Les gens s'endettent et consomment sans limite en achetant des objets futiles qu'ils accumulent sans parfois même les utiliser, comme si cette accumulation leur donnait un sentiment de luxe effaçant le danger et l'absurde.

Autre réaction: "l'escapism" selon le terme inventé par les anglophones. Escapism physique, tout d'abord, avec plus d'un millions d'Israëliens hors du pays, (1/4 de la population), que ce soit pendant la période de pessah, mais même en dehors des dates de vacances. Escapism psychologique, avec des soirées impromptues organisées sur les plages, où les individus entrent en transe au son de tam tam de gourous leur permettant de s'imaginer en Afrique le temps d'une nuit. On sort danser en prenant des voies régulièrement attaquées par les Palestiniens, comme si de rien n'était. On fait la fête, selon un rythme effréné, comme on achetait des fleurs dans Berlin bombardé pendant la seconde guerre mondiale. Ce phénomène n'appartient donc pas exclusivement aux Israëliens, et démontre aussi le besoin de se sentir vivre, même au coeur de l'absurde.

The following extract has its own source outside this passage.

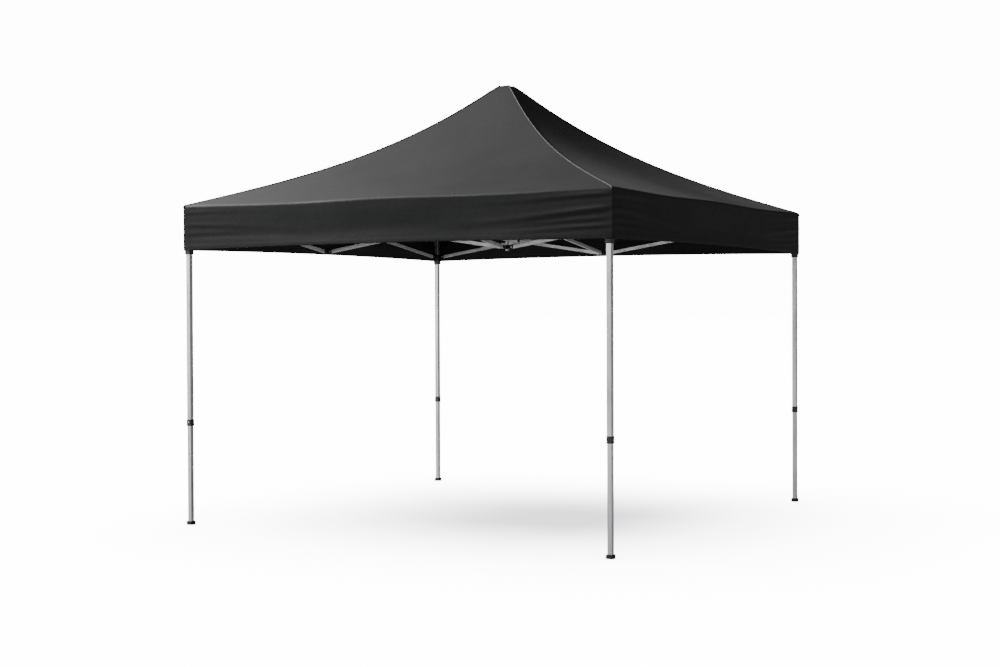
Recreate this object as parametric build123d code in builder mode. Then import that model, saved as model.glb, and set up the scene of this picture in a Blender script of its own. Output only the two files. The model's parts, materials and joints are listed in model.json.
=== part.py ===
from build123d import *
from math import cos, radians, sin, sqrt
import os

# A pop up canopy: four telescopic legs, a ring of scissor trusses, four centre trusses
# that carry a mast, and one fabric roof with a valance.
# Millimetres, +Z up, origin on the floor below the mast. The front side faces -Y.
# Everything repeats four times about Z: each side k has a frame of its own, with u along
# the side, v outward and z up, and owns the leg at its u = +leg_pitch, v = +leg_pitch end.

os.makedirs("parts", exist_ok=True)

# overall sizes
leg_pitch = 1475.0            # leg axis to centre line, along both sides
high_pivot_z = 1985.0         # upper pivots of every truss
truss_height = 215.0          # upper pivots down to the lower ones when the roof is up
valance_drop = 282.0          # eave down to the valance's lower edge
roof_rise = 828.0             # eave up to the peak

# running fits
fit = 0.05                    # pin in its lug, tube in its socket
pivot_clearance = 0.1         # bar on its pin
slide_clearance = 0.3         # tube in tube
gap = 0.1                     # between pieces that lie face to face

# truss bars
bar_height = 24.0
bar_thickness = 12.0
bar_wall = 1.2
bar_edge = 1.2
bar_gap = 2.0                 # between the two bars of a scissor
plug_clearance = 0.2
plug_length = 18.0

# pins and lugs
pin_radius = 4.0
head_radius = 6.5
head_height = 2.0
cap_radius = 10.0
cap_height = 3.0
lug_height = 22.0
lug_thickness = 5.0
lug_gap = 0.3                 # between a lug and its bar
lug_bite = 1.0                # a lug starts this far inside its block

# upper leg, top bracket and collar
tube_width = 31.0
tube_wall = 1.0
tube_round = 2.5
tube_above = 15.0             # above the high pivots
bracket_wall = 5.0
bracket_top = 24.0            # above the high pivots
bracket_bottom = 28.0         # below the high pivots
bracket_round = 3.0
collar_wall = 2.0
collar_z = 627.0
collar_height = 40.0
collar_lip = 4.0
collar_round = 2.0

# lower leg and foot
lower_wall = 1.0
lower_overlap = 270.0         # length held inside the upper leg
hole_radius = 4.5
hole_pitch = 100.0
hole_count = 4
foot_wall = 7.3
foot_height = 24.0
foot_floor = 6.0
foot_round = 4.0

# press buttons
height_button_radius = 5.0
height_button_length = 2.5
height_button_stand = 1.4     # proud of the collar
height_button_edge = 0.7
slider_button_radius = 5.0
slider_button_length = 3.8
slider_button_stand = 1.9     # proud of the slider
slider_button_edge = 0.6
slider_button_up = 11.5       # above the slider's lower edge
button_clearance = 0.2

# slider
slider_below = 58.0           # below the low pivots
slider_above = 20.0
slider_over_collar = 0.6      # the bore passes over the collar
slider_skin = 1.2             # wall left behind the groove for the height button
groove_width = 14.0
groove_clearance = 0.4

# connectors, hub and mast
connector_width = 26.0
connector_height = 26.0
connector_round = 3.0
hub_wall = 3.2
hub_height = 26.0
mast_radius = 12.5
mast_wall = 1.5
mast_guide = 0.3              # radial, in the hub
mast_tail = 25.0              # below the low pivots
mast_below_peak = 225.0       # top of the lower mast
upper_mast_wall = 1.2
upper_mast_above = 115.0      # foot of the upper mast, above the high pivots
peak_cap_radius = 30.0
peak_cap_height = 38.0
peak_cap_round = 7.5
peak_cap_socket = 20.0

# room left beside the bars' round ends
leg_room = 11.5
side_room = 5.0
centre_room = 8.9

# fabric roof
fabric = 1.5
fabric_clearance = 1.1        # frame to the valance's inner face
eave_clearance = 6.5          # top brackets to the underside of the roof
peak_half = 35.0
peak_clearance = 2.5          # mast cap to the underside of the roof
hip_sag = 0.38                # 0 is a straight hip
roof_steps = 5

SIDES = ["front", "right", "rear", "left"]
LEGS = ["front_right", "rear_right", "rear_left", "front_left"]

# the widths that follow from the tubes
lower_width = tube_width - 2 * tube_wall - 2 * slide_clearance
bracket_width = tube_width + 2 * bracket_wall
collar_width = tube_width + 2 * collar_wall
foot_width = lower_width + 2 * foot_wall
groove_depth = height_button_stand + groove_clearance - slider_over_collar
slider_bore = collar_width + 2 * slider_over_collar
slider_width = slider_bore + 2 * (groove_depth + slider_skin)
hub_width = 2 * (mast_radius + mast_guide + hub_wall)
upper_mast_radius = mast_radius - mast_wall - slide_clearance

# where the bars lie beside each other, from the middle of their truss
layer = (bar_gap + bar_thickness) / 2
near_face = bar_gap / 2
far_face = bar_gap / 2 + bar_thickness
pin_end = far_face + lug_gap + lug_thickness + gap + head_height

# pivot places, from the axis of the piece that carries them
leg_reach = slider_width / 2 + bar_height / 2 + leg_room
side_reach = connector_width / 2 + bar_height / 2 + side_room
centre_reach = far_face + gap + head_height + bar_height / 2 + centre_room
hub_reach = leg_reach + side_reach - centre_reach

# bar lengths and heights
bar_run = leg_pitch - leg_reach - side_reach
bar_length = sqrt(bar_run**2 + truss_height**2)
low_pivot_z = high_pivot_z - truss_height
tube_top_z = high_pivot_z + tube_above
button_z = collar_z + (collar_height + collar_lip) / 2
eave_z = high_pivot_z + bracket_top + eave_clearance + fabric
valance_z = eave_z - valance_drop
peak_z = eave_z + roof_rise
mast_top_z = peak_z - mast_below_peak
upper_mast_z = high_pivot_z + upper_mast_above
frame_half = max(bracket_width / 2, pin_end, slider_width / 2 + slider_button_stand)
fabric_half = leg_pitch + frame_half + fabric_clearance + fabric


def place(side, u, v, z):
    """The point, or the direction, (u, v, z) of a side's own frame."""
    turn = radians(90 * side)
    x = u * cos(turn) + v * sin(turn)
    y = u * sin(turn) - v * cos(turn)
    return Vector(x, y, z)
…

Cette situation est loin d'être à l'avantage des Palestiniens, car, en dehors du fait qu'elle a vraisemblablement sa réplique en miroir dans leur camp, il est évident qu'elle engendre une impasse mentale au réglement de la situation. Il serait donc bien stupide de leur part de s'en réjouir, puisque ces phénomènes, s'ils sont la conséquence directe de leurs actions, ne sont pas contrôlables comme des armes, et ne s'arrêteront pas au premier cesser-le-feu. Il est aussi à craindre, si le conflit continue, que l'on observe une multipliciation des cas de comportements incontrôlés dans l'armée, ou dans la société israëlienne, car le poids de la souffrance psychique contenue risque de pousser des individus à décompenser leurs angoisses par des passages-à-l'acte. La persistance de cette situation agit, en définitive, contre les Palestiniens autant que contre les Israëliens.